Controlling Direction, Not Just Speed
We've used this analogy elsewhere, but it bears repeating:
Bidding is the accelerator. Feed data is the steering wheel.
Most brands spend their time on the accelerator while ignoring the steering wheel. They wonder why they're going fast in the wrong direction.
When you control the feed, you control direction:
- Which searches bring traffic
- Which products get shown
- Which audiences see your ads
- How budget distributes across your catalogue
Bidding just determines how fast you go once direction is set. It's important, but it's not control. Control happens upstream, in the feed.
When Feed Work Delivers Outsized Returns
Feed optimisation matters most in specific situations:
Premium Products at Higher Price Points
When you need to repel bargain hunters and attract quality-focused buyers, feed data does the filtering before clicks cost you money.
Large Catalogues with Varied Margins
When you have thousands of SKUs with different economics, feed segmentation lets you bid each category appropriately rather than averaging.
Bidding Changes Aren't Working
When you've tried every ROAS target and budget allocation and nothing stabilises, the problem is almost always upstream in the feed.
Scaling Is Breaking Performance
When adding budget makes performance worse, the feed is expanding to wrong queries. Fix direction before adding speed.
Feed optimisation delivers the highest returns when bidding has stopped working. It fixes problems that no amount of bid adjustment can touch.
Frequently Asked Questions
What's the difference between feed optimisation and bid optimisation?
Bid optimisation controls how aggressively you compete in auctions. Feed optimisation controls which auctions you enter. Feed work is upstream: it determines which searches see your products before any bid is placed. ROAS targets are reactive; feed data is proactive.

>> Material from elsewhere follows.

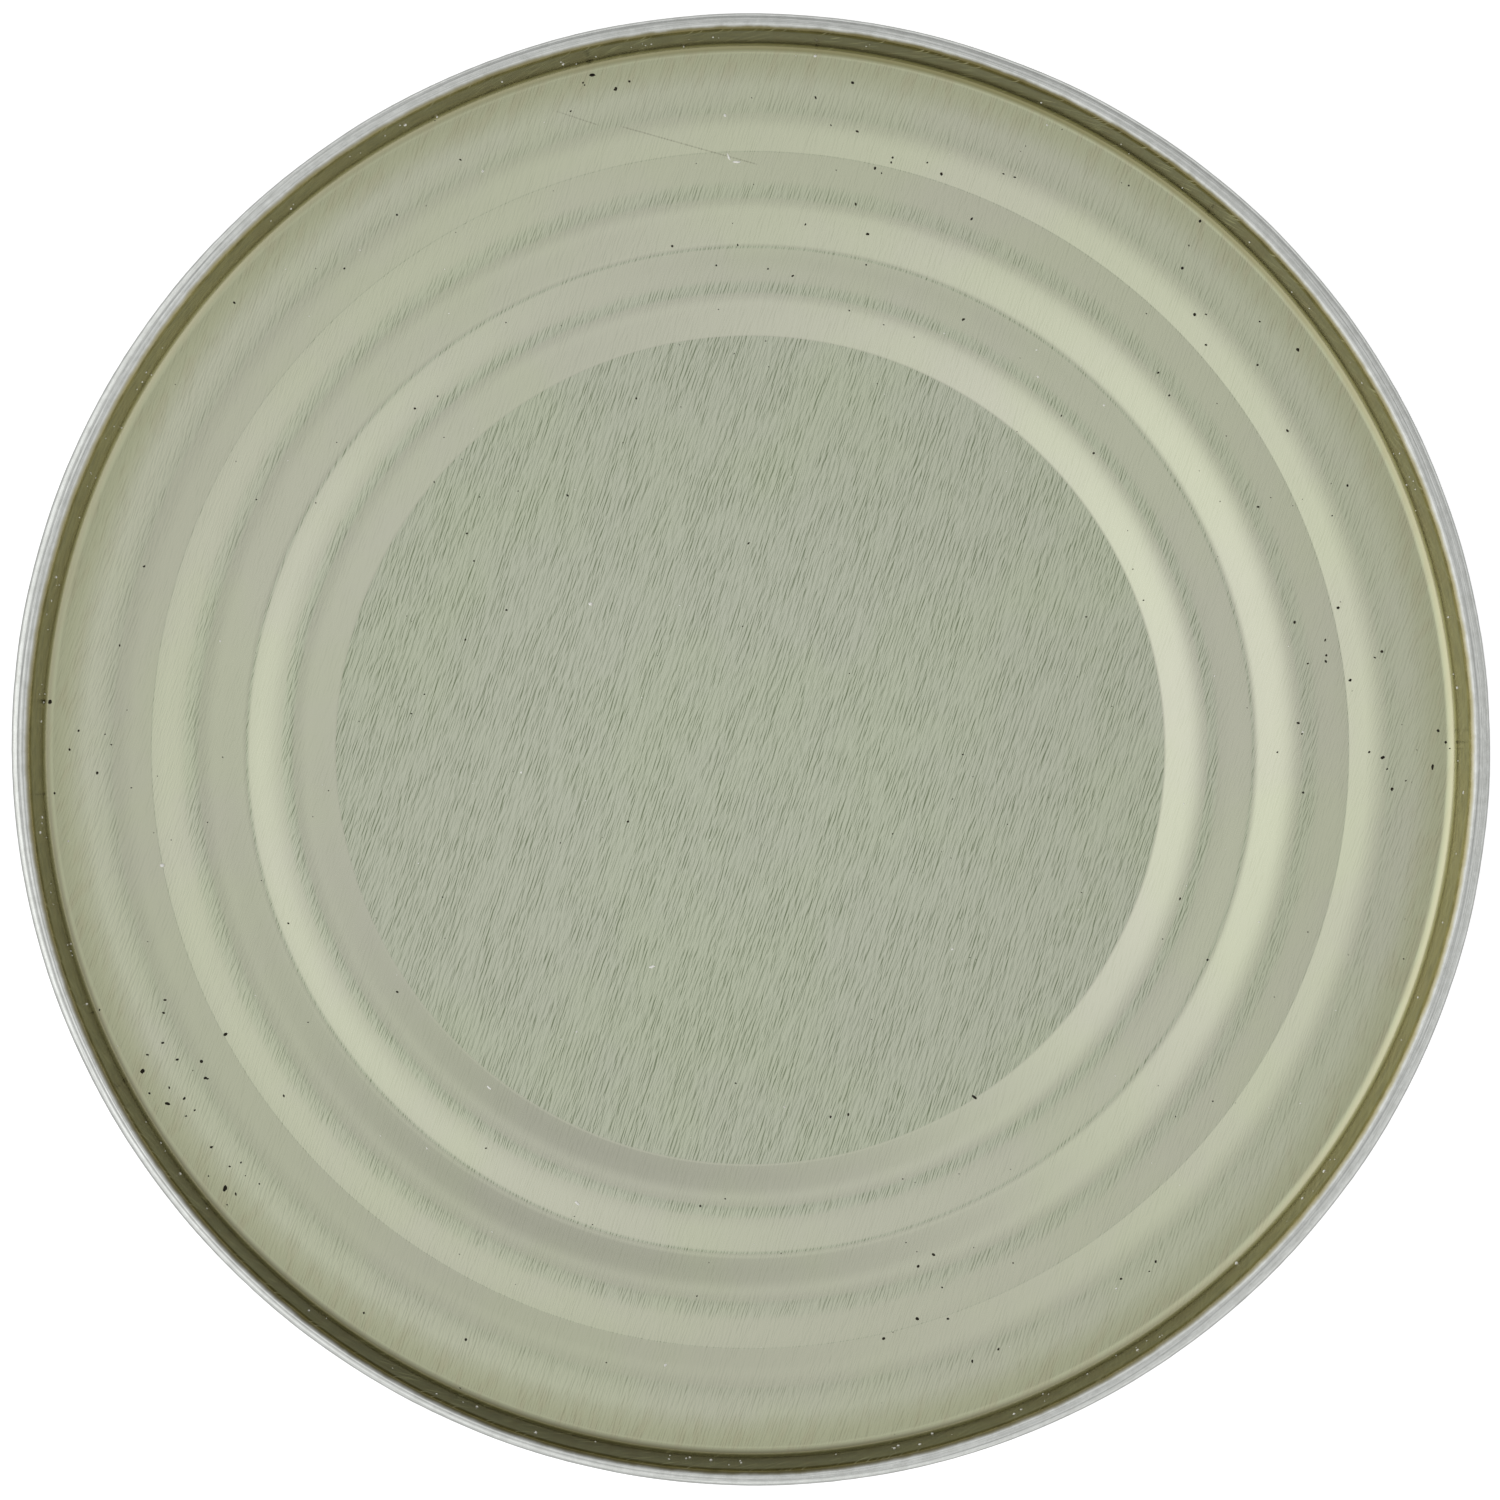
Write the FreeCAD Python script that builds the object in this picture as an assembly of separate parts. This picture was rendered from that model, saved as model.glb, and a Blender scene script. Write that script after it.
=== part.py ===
import FreeCAD, Part
import math
import os

# Shut food can: a beaded, welded body with a stamped end seamed on at the top and the bottom.
# All sizes are in millimetres. The origin is the centre of the foot and +Z points up the axis.

# Whole can
can_height = 110.0
seam_diameter = 76.2
sheet = 0.2

# Double seam
seam_thickness = 0.95
seam_height = 3.0
seam_inner_radius = 0.48
seam_outer_radius = 0.38
seam_bottom_radius = 0.35
seam_tuck = 0.15
wall_lean_deg = 9.0

# Stamped end, measured down from the top of the seam
end_depth = 3.0
wall_foot_radius = 0.6

# Corners of the stamped panel from the centre disc outwards:
# distance in from the foot of the wall, height over the outer flat, corner radius.
disc_edge = (15.035, -0.952, 0.6)
inner_crest_in = (13.275, -0.480, 4.5)
inner_crest_out = (12.125, -0.480, 8.4)
valley = (10.375, -0.704, 1.3)
middle_crest_in = (8.425, -0.164, 4.9)
middle_crest_out = (7.305, -0.164, 11.2)
crease = (5.505, -0.302, 0.3)
outer_crest = (3.805, 0.066, 6.7)
flat_edge = (1.925, 0.0, 15.0)
panel_corners = (
    disc_edge,
    inner_crest_in,
    inner_crest_out,
    valley,
    middle_crest_in,
    middle_crest_out,
    crease,
    outer_crest,
    flat_edge,
)

# Can body
body_sheet = 0.15
side_beads = 18
side_bead_pitch = 3.5
side_bead_depth = 0.45
side_bead_radius = 2.4

# Welded side seam
weld_width = 0.8
weld_rise = 0.08
weld_direction_deg = 200.0
weld_root = 1.2
weld_clearance = 0.05

# Reference point and axis of every turned shape
axis_foot = FreeCAD.Vector(0, 0, 0)
up = FreeCAD.Vector(0, 0, 1)

# Sizes that follow from those above
seam_outer = seam_diameter / 2
seam_inner = seam_outer - seam_thickness
lean_angle = math.radians(wall_lean_deg)
wall_lean = math.tan(lean_angle)
wall_foot = seam_inner - wall_lean * end_depth
tuck_height = seam_height - seam_tuck
end_sheet_across = sheet / math.cos(lean_angle)
body_radius = seam_inner - wall_lean * tuck_height + end_sheet_across + body_sheet
weld_end = max(tuck_height, end_depth + sheet) + weld_clearance


def vector(point):
    """A point of the (radius, height) section, placed in the XZ plane."""
    return FreeCAD.Vector(point[0], 0, point[1])


def unit(start, end):
    length = math.hypot(end[0] - start[0], end[1] - start[1])
    return (end[0] - start[0]) / length, (end[1] - start[1]) / length


def turn_between(before, after):
    """Signed angle between two directions, positive to the left."""
    cross = before[0] * after[1] - before[1] * after[0]
    dot = before[0] * after[0] + before[1] * after[1]
    return math.atan2(cross, dot)


def corner_arc(previous, corner, following):
    """Start, middle and end of the arc that rounds one corner of a path."""
    before = unit(previous, corner)
    after = unit(corner, following)
    turn = turn_between(before, after)
    radius = corner[2]
    tangent = radius * math.tan(abs(turn) / 2)
    start = (corner[0] - before[0] * tangent, corner[1] - before[1] * tangent)
    end = (corner[0] + after[0] * tangent, corner[1] + after[1] * tangent)
    inward = (after[0] - before[0], after[1] - before[1])
    reach = radius / math.cos(turn / 2) - radius
    size = math.hypot(inward[0], inward[1])
    middle = (corner[0] + inward[0] / size * reach, corner[1] + inward[1] / size * reach)
    return start, middle, end


def rounded_edges(path):
    """Lines and arcs along a path of (radius, height, corner radius) points."""
    edges = []
    place = path[0]
    for i in range(1, len(path)):
        following = path[i]
        arc = None
        if i + 1 < len(path) and path[i][2] > 0:
            arc = corner_arc(path[i - 1], path[i], path[i + 1])
            following = arc[0]
        edges.append(Part.makeLine(vector(place), vector(following)))
        place = following
        if arc:
            edges.append(Part.Arc(vector(arc[0]), vector(arc[1]), vector(arc[2])).toShape())
            place = arc[2]
    return edges


def line_crossing(first, second):
    """Where two lines meet, each given by two of its points."""
    (ax, az), (bx, bz) = first
    (cx, cz), (dx, dz) = second
    across = (bx - ax) * (dz - cz) - (bz - az) * (dx - cx)
    share = ((cx - ax) * (dz - cz) - (cz - az) * (dx - cx)) / across
    return ax + (bx - ax) * share, az + (bz - az) * share


def shifted_path(path, distance):
    """The parallel path at a distance to the left, with its corner radii kept concentric."""
    lines = []
    for a, b in zip(path, path[1:]):
        along = unit(a, b)
        left = (-along[1] * distance, along[0] * distance)
        lines.append(((a[0] + left[0], a[1] + left[1]), (b[0] + left[0], b[1] + left[1])))
    shifted = [(lines[0][0][0], lines[0][0][1], 0)]
    for i in range(1, len(lines)):
        place = line_crossing(lines[i - 1], lines[i])
        turn = turn_between(unit(path[i - 1], path[i]), unit(path[i], path[i + 1]))
        radius = path[i][2] - distance * math.copysign(1, turn)
        shifted.append((place[0], place[1], radius))
    shifted.append((lines[-1][1][0], lines[-1][1][1], 0))
    return shifted


def revolved(edges, angle):
    face = Part.Face(Part.Wire(edges))
    return face.revolve(axis_foot, up, angle)


def closed(edges):
    """The edges of an open path with the straight edge that closes it."""
    start = edges[0].firstVertex().Point
    end = edges[-1].lastVertex().Point
    return edges + [Part.makeLine(end, start)]


def panel_path():
    """The panel's upper face from the axis to the foot of the wall, with the seam's top at 0."""
    path = [(0, disc_edge[1] - end_depth, 0)]
    for inset, height, radius in panel_corners:
        path.append((wall_foot - inset, height - end_depth, radius))
    path.append((wall_foot, -end_depth, wall_foot_radius))
    return path


def end_face_path():
    """The end's whole upper face: panel, wall, rounded seam and the seam's outer side."""
    path = panel_path()
    path.append((seam_inner, 0, seam_inner_radius))
    path.append((seam_outer, 0, seam_outer_radius))
    path.append((seam_outer, -seam_height, seam_bottom_radius))
    path.append((body_radius, -tuck_height, 0))
    return path


def end_underside_path():
    """The sheet's other face, from the axis up to the level where the seam meets the body."""
    upper = panel_path() + [(seam_inner, 0, 0)]
    under = shifted_path(upper, -sheet)
    foot, top = under[-2], under[-1]
    share = (-tuck_height - foot[1]) / (top[1] - foot[1])
    meeting = (foot[0] + (top[0] - foot[0]) * share, -tuck_height, 0)
    return under[:-1] + [meeting]


def raised(path, height):
    return [(radius, z + height, corner) for radius, z, corner in path]


def overturned(path):
    """The path turned over for the bottom end and taken from its last point to its first."""
    return [(radius, -z, corner) for radius, z, corner in reversed(path)]


def make_top_end():
    face = rounded_edges(raised(end_face_path(), can_height))
    underside = list(reversed(raised(end_underside_path(), can_height)))
    outer_rim = face[-1].lastVertex().Point
    tuck = Part.makeLine(outer_rim, vector(underside[0]))
    return revolved(closed(face + [tuck] + rounded_edges(underside)), 360)


def make_bottom_end(top_end):
    bottom_end = top_end.copy()
    bottom_end.rotate(FreeCAD.Vector(0, 0, can_height / 2), FreeCAD.Vector(1, 0, 0), 180)
    return bottom_end


def side_bead_path():
    """Rounded waves between the two plain bands of the body, from the top down."""
    path = []
    first = can_height / 2 + side_beads * side_bead_pitch / 2
    for bead in range(side_beads):
        crest = first - bead * side_bead_pitch
        path.append((body_radius, crest, side_bead_radius))
        trough = crest - side_bead_pitch / 2
        path.append((body_radius - side_bead_depth, trough, side_bead_radius))
    path.append((body_radius, first - side_beads * side_bead_pitch, side_bead_radius))
    return path


def side_path(end_distance):
    """The body's side between two levels at a distance from the can's top and foot."""
    top = (body_radius, can_height - end_distance, 0)
    bottom = (body_radius, end_distance, 0)
    return [top] + side_bead_path() + [bottom]


def make_weld():
    """The narrow overlap where the body sheet is welded, following the side beads."""
    outside = shifted_path(side_path(weld_end), weld_rise)
    root_radius = body_radius - weld_root
    root = [(root_radius, outside[-1][1], 0), (root_radius, outside[0][1], 0)]
    edges = rounded_edges(outside)
    edges.append(Part.makeLine(vector(outside[-1]), vector(root[0])))
    edges.append(Part.makeLine(vector(root[0]), vector(root[1])))
    angle = math.degrees(weld_width / body_radius)
    weld = revolved(closed(edges), angle)
    weld.rotate(axis_foot, up, weld_direction_deg - angle / 2)
    return weld


def make_can_body():
    """The shut pack: solid between the undersides of the two ends."""
    top = raised(end_underside_path(), can_height)
    bottom = overturned(end_underside_path())
    top_edges = rounded_edges(top)
    rim = Part.makeLine(vector(top[-1]), FreeCAD.Vector(body_radius, 0, can_height - tuck_height))
    side = rounded_edges(side_path(tuck_height))
    foot_rim = Part.makeLine(FreeCAD.Vector(body_radius, 0, tuck_height), vector(bottom[0]))
    section = top_edges + [rim] + side + [foot_rim] + rounded_edges(bottom)
    return revolved(closed(section), 360).fuse(make_weld())


def export_node(name, shape):
    shape.exportStep("parts/" + name + ".step")


os.makedirs("parts", exist_ok=True)
top_end = make_top_end()
export_node("top_end", top_end)
export_node("bottom_end", make_bottom_end(top_end))
export_node("can_body", make_can_body())
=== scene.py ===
import math

import bmesh
import bpy
import numpy as np
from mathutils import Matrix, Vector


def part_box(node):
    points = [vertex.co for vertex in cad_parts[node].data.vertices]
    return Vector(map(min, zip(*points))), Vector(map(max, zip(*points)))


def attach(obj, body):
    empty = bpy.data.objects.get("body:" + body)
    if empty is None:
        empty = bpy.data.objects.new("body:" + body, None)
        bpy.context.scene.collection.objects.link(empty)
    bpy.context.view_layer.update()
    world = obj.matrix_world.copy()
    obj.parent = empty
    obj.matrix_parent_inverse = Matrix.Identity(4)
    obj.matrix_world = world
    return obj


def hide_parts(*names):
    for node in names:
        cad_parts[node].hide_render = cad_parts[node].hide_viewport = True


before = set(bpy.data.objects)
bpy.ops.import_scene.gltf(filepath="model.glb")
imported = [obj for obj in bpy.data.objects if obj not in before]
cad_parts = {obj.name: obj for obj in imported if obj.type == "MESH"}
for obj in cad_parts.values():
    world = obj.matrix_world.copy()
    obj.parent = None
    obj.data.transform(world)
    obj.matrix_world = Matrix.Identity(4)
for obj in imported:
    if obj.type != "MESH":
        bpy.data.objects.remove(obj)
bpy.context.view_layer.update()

# Sizes are in mm, and MM takes them to Blender's metres. Angles are in radians.
MM = 0.001
TURN = 2 * math.pi
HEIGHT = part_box("top_end")[1].z / MM
SEAM_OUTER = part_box("top_end")[1].x / MM
BODY_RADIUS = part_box("can_body")[1].x / MM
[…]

How does product feed affect profitability?
Your feed determines query matching, which controls traffic quality. High-quality traffic converts better at any ROAS target. Feed also enables commercial segmentation: you can bid differently for high-margin vs low-margin products, seasonal items, or strategic SKUs.
Why is feed optimisation called profit control?
Because feed data controls where your money flows before you spend it. ROAS measures efficiency after the fact. Feed optimisation decides which products get visibility, which searches trigger ads, and which SKUs receive budget. That's profit control at the source.